DATA FOR THE TASK
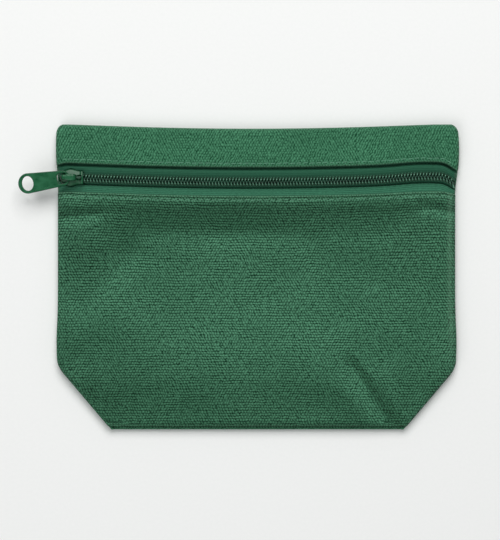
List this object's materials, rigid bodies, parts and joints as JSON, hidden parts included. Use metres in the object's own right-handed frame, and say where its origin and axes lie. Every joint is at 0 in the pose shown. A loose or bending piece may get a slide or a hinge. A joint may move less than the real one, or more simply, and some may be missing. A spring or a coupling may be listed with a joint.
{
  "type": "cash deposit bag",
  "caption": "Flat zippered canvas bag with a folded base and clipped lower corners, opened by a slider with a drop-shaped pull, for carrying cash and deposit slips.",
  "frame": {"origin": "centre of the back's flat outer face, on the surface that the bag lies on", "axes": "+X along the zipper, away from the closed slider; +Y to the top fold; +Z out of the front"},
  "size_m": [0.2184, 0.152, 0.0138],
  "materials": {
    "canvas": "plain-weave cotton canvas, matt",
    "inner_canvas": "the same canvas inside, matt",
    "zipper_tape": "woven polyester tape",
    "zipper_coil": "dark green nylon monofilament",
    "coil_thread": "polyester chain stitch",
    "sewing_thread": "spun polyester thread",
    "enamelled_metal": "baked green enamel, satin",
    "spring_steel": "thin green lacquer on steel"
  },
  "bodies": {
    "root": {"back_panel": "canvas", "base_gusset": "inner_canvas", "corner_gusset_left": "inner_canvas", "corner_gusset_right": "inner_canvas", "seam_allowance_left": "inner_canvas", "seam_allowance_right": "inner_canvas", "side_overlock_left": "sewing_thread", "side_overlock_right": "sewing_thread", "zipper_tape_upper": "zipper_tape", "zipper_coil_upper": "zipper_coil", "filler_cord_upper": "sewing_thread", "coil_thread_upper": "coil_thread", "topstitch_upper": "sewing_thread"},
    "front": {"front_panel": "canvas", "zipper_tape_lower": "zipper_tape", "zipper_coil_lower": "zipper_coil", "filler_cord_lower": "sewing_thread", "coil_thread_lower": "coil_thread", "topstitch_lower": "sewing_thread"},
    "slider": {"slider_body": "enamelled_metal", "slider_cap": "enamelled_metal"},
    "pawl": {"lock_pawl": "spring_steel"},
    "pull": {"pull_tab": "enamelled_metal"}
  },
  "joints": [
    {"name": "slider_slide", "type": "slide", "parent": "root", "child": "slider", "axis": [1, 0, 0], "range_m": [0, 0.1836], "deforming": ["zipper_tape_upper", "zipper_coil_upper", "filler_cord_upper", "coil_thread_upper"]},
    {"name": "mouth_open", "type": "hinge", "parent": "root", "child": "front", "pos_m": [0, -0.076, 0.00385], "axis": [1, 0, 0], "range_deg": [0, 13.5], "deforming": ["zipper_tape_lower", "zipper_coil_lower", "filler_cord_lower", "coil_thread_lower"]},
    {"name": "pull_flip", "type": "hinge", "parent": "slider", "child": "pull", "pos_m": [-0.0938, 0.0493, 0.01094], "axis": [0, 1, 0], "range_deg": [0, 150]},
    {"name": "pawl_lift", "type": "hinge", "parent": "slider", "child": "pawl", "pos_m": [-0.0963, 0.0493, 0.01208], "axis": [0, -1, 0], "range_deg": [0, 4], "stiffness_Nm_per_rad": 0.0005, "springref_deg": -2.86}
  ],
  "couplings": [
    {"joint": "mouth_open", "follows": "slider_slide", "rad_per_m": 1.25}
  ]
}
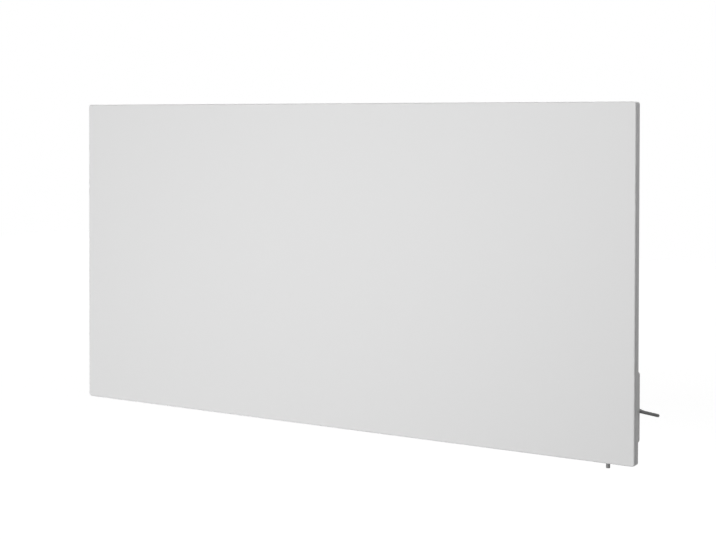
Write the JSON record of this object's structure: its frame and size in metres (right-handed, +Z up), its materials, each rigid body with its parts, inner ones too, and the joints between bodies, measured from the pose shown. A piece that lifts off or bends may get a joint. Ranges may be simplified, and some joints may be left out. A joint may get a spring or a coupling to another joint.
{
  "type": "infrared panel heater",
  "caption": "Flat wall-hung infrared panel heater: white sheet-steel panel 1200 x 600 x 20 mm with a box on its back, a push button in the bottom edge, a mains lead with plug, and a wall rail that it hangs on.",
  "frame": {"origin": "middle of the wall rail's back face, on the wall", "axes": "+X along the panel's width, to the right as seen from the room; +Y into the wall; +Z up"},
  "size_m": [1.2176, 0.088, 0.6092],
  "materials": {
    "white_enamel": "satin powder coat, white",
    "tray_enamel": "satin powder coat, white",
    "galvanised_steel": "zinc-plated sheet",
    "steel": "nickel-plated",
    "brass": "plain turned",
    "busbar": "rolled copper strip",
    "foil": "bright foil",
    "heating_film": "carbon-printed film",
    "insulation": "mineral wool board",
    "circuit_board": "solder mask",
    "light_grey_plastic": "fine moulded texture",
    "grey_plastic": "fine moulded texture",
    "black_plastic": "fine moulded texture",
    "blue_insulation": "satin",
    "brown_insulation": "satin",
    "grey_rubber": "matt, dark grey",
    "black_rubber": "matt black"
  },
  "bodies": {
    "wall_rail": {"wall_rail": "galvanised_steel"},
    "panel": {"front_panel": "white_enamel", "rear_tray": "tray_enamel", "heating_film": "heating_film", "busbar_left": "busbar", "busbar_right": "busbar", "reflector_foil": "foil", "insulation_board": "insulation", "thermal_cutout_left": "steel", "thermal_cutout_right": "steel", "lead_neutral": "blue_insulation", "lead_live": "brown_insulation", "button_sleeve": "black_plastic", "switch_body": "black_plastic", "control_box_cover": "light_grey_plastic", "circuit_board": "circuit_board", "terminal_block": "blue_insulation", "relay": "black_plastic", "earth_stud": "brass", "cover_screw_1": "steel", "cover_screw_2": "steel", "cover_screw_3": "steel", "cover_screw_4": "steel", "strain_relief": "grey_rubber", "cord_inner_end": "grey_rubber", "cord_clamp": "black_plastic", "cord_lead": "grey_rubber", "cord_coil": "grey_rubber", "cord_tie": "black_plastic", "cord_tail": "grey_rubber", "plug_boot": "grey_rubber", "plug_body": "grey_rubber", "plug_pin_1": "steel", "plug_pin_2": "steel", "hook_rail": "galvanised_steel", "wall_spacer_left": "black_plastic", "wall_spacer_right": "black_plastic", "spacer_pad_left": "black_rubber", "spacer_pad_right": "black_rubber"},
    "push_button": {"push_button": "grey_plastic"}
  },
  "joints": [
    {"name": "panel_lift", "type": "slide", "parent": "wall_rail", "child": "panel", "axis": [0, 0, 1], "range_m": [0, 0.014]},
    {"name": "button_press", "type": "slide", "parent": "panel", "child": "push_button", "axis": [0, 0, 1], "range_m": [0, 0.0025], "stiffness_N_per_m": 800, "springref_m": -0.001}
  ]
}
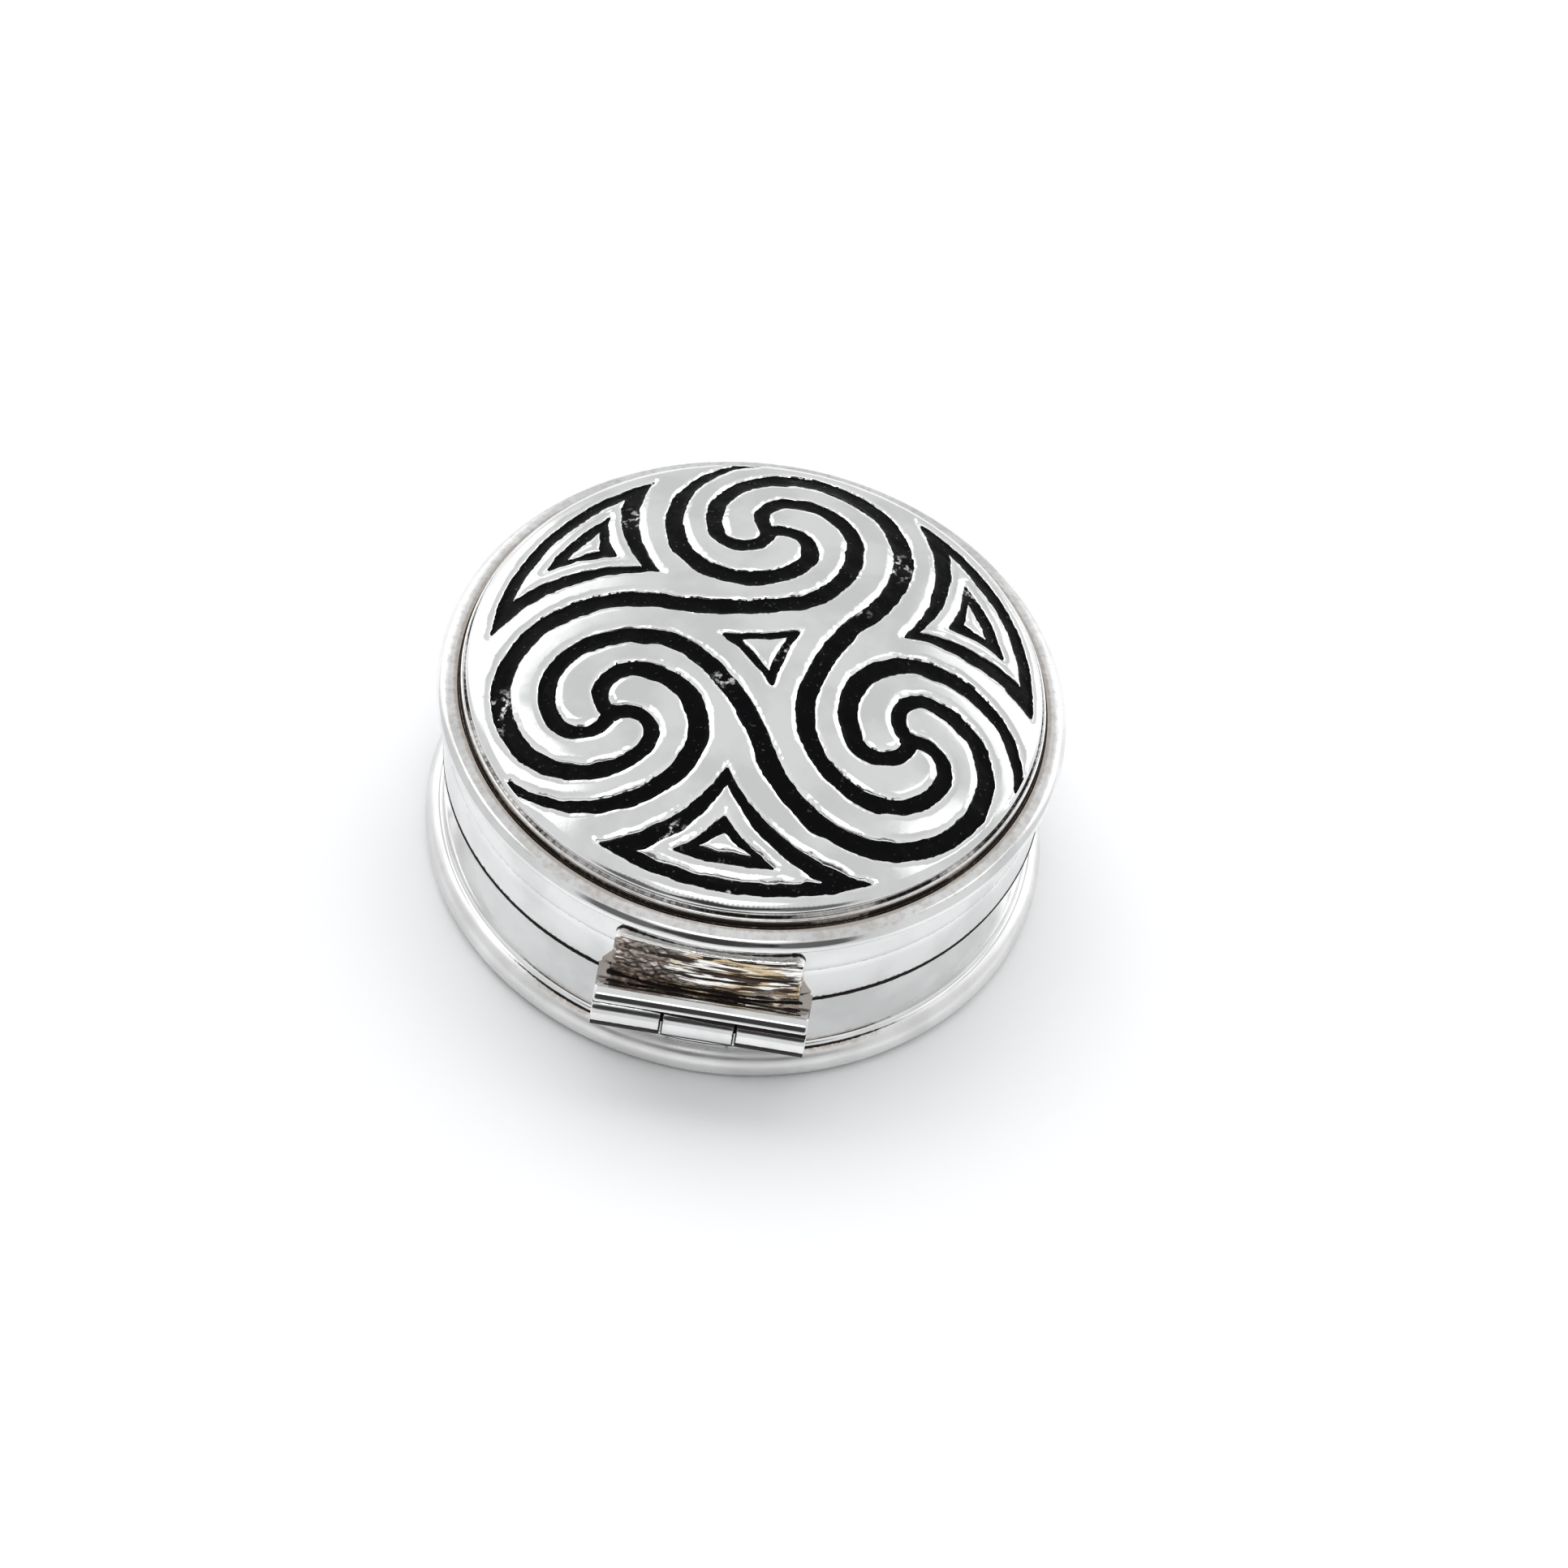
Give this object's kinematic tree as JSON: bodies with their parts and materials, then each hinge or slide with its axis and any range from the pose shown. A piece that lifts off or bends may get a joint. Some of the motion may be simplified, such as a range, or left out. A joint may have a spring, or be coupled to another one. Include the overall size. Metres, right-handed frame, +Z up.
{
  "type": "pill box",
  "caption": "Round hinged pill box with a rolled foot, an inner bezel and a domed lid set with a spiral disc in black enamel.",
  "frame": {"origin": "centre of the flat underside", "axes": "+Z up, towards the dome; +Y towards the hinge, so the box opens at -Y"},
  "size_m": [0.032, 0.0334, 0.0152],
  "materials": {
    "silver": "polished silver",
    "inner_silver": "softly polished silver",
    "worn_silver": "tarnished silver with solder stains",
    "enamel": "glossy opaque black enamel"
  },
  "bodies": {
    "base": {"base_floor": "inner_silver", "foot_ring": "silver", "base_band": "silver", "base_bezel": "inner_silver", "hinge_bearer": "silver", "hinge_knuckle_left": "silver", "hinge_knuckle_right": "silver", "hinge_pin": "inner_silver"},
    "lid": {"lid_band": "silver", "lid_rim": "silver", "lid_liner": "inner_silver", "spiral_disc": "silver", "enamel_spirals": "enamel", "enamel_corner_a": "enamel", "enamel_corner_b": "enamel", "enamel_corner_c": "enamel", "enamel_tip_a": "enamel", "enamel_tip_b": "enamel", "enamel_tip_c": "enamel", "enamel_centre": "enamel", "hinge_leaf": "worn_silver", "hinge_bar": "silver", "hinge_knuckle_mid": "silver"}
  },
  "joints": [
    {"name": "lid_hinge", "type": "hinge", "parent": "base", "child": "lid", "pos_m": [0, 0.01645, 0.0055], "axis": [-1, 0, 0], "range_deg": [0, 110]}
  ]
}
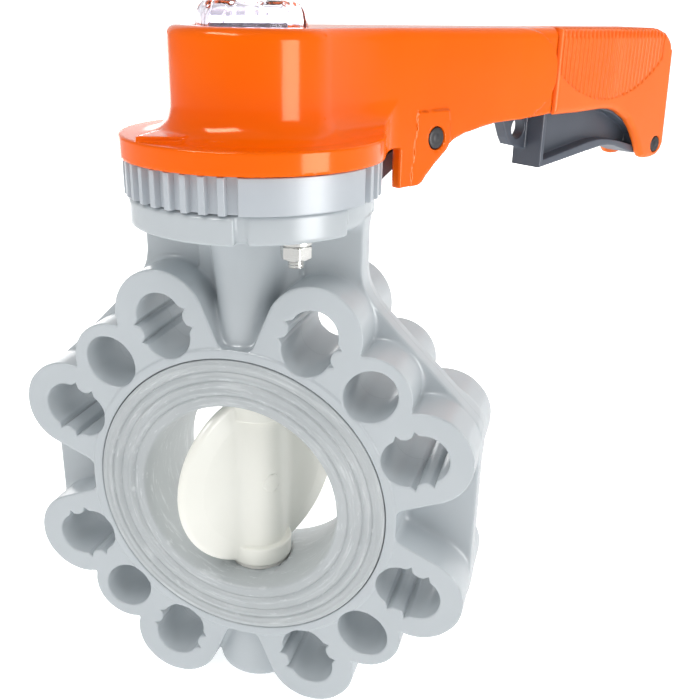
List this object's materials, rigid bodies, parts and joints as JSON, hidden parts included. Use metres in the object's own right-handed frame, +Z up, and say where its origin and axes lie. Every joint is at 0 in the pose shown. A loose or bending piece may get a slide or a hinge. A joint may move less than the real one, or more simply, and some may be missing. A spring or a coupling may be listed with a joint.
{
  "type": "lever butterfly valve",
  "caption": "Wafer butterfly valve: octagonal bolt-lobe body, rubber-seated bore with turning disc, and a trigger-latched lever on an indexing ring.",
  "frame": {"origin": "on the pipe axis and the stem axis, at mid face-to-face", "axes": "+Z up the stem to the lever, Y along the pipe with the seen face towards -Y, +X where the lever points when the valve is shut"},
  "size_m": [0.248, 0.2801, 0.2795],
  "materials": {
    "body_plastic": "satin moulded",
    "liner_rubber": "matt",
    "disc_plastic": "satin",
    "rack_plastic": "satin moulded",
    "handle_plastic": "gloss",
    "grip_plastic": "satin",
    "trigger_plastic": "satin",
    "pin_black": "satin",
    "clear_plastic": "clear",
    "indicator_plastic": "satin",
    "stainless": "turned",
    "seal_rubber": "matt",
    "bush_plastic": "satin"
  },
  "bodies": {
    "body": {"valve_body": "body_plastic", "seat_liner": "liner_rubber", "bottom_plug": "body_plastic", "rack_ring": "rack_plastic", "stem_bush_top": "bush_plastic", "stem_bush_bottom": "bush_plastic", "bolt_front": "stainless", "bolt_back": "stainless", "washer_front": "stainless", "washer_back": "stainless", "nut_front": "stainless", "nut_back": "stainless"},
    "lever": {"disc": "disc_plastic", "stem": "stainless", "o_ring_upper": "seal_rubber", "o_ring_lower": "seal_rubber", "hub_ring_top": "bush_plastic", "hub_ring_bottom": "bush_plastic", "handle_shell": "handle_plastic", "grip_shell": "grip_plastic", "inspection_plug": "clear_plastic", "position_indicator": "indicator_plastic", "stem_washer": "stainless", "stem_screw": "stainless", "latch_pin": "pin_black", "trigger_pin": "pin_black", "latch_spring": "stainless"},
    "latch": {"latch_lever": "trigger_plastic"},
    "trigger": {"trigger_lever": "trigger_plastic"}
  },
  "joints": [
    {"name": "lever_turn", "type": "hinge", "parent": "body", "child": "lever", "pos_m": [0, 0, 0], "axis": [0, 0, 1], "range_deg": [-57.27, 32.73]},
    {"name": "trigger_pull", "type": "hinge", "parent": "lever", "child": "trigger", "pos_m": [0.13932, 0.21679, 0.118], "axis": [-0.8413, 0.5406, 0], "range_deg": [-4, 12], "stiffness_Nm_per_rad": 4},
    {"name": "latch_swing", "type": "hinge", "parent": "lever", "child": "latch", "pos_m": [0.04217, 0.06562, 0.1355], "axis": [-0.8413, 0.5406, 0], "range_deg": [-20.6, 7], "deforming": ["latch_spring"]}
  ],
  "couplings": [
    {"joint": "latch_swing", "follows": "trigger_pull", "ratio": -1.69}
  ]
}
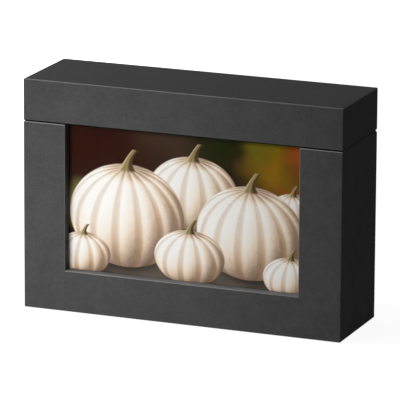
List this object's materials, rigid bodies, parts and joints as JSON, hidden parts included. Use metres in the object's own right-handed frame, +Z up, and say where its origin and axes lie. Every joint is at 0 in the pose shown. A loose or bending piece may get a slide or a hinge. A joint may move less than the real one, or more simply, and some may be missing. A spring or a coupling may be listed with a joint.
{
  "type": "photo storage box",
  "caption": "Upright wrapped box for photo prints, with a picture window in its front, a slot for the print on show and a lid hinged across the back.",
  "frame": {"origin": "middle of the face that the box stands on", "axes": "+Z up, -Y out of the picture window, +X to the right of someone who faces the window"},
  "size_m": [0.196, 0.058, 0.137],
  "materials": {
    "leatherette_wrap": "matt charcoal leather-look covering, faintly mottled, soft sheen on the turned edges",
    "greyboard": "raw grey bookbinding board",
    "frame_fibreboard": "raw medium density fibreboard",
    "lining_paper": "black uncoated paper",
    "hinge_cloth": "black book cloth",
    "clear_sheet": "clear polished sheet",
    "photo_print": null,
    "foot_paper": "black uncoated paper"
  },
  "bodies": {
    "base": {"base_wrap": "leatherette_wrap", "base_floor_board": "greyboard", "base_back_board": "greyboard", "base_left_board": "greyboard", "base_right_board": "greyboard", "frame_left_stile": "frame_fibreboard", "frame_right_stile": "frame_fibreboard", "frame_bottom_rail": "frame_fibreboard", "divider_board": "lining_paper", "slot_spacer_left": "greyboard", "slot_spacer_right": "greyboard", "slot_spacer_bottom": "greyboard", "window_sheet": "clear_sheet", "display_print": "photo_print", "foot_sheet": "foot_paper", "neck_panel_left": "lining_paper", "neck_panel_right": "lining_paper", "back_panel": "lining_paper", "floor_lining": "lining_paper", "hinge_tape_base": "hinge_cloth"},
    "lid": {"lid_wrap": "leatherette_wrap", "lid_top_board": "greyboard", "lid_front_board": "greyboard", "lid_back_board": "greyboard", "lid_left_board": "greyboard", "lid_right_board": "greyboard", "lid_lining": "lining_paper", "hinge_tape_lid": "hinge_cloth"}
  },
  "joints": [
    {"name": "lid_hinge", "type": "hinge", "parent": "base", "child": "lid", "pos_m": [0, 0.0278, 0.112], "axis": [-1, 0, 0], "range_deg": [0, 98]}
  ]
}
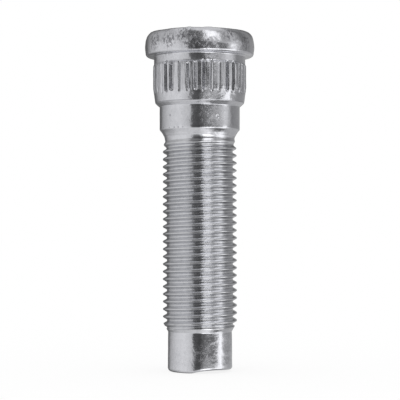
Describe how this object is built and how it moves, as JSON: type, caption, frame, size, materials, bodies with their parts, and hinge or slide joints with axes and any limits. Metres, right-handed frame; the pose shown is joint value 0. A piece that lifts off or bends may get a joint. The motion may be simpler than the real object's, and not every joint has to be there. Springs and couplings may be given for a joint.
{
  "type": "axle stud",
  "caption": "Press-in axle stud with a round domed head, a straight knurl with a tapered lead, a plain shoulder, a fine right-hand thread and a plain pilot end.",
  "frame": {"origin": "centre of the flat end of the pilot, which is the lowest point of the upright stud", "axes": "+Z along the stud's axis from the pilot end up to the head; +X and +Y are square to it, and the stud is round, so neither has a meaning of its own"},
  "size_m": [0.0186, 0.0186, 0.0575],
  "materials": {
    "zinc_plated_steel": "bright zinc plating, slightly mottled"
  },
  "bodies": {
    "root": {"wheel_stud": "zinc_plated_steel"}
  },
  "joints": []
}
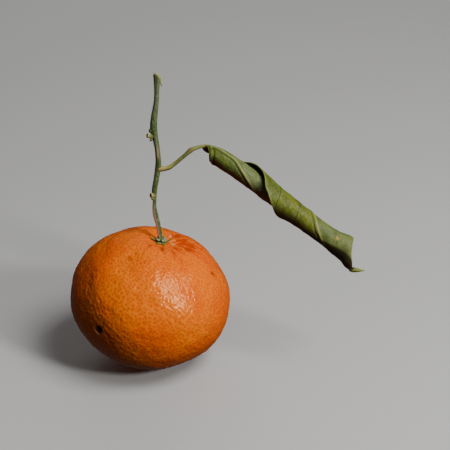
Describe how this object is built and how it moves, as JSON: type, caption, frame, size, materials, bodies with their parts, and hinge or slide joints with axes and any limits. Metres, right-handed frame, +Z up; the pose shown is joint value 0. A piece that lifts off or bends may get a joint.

WORK TO COMPLETE
Read through the entries and copy every line that includes "each".

FINAL RESULT
Write the JSON record of this object's structure: its frame and size in metres (right-handed, +Z up), its materials, each rigid body with its parts, inner ones too, and the joints between bodies, measured from the pose shown. A piece that lifts off or bends may get a joint. Ranges may be simplified, and some joints may be left out. A joint may get a spring or a coupling to another joint.
Give this object's kinematic tree as JSON: bodies with their parts and materials, then each hinge or slide with its axis and any range from the pose shown. A piece that lifts off or bends may get a joint. Some of the motion may be simplified, such as a range, or left out. A joint may have a spring, or be coupled to another one. Include the overall size. Metres, right-handed frame, +Z up.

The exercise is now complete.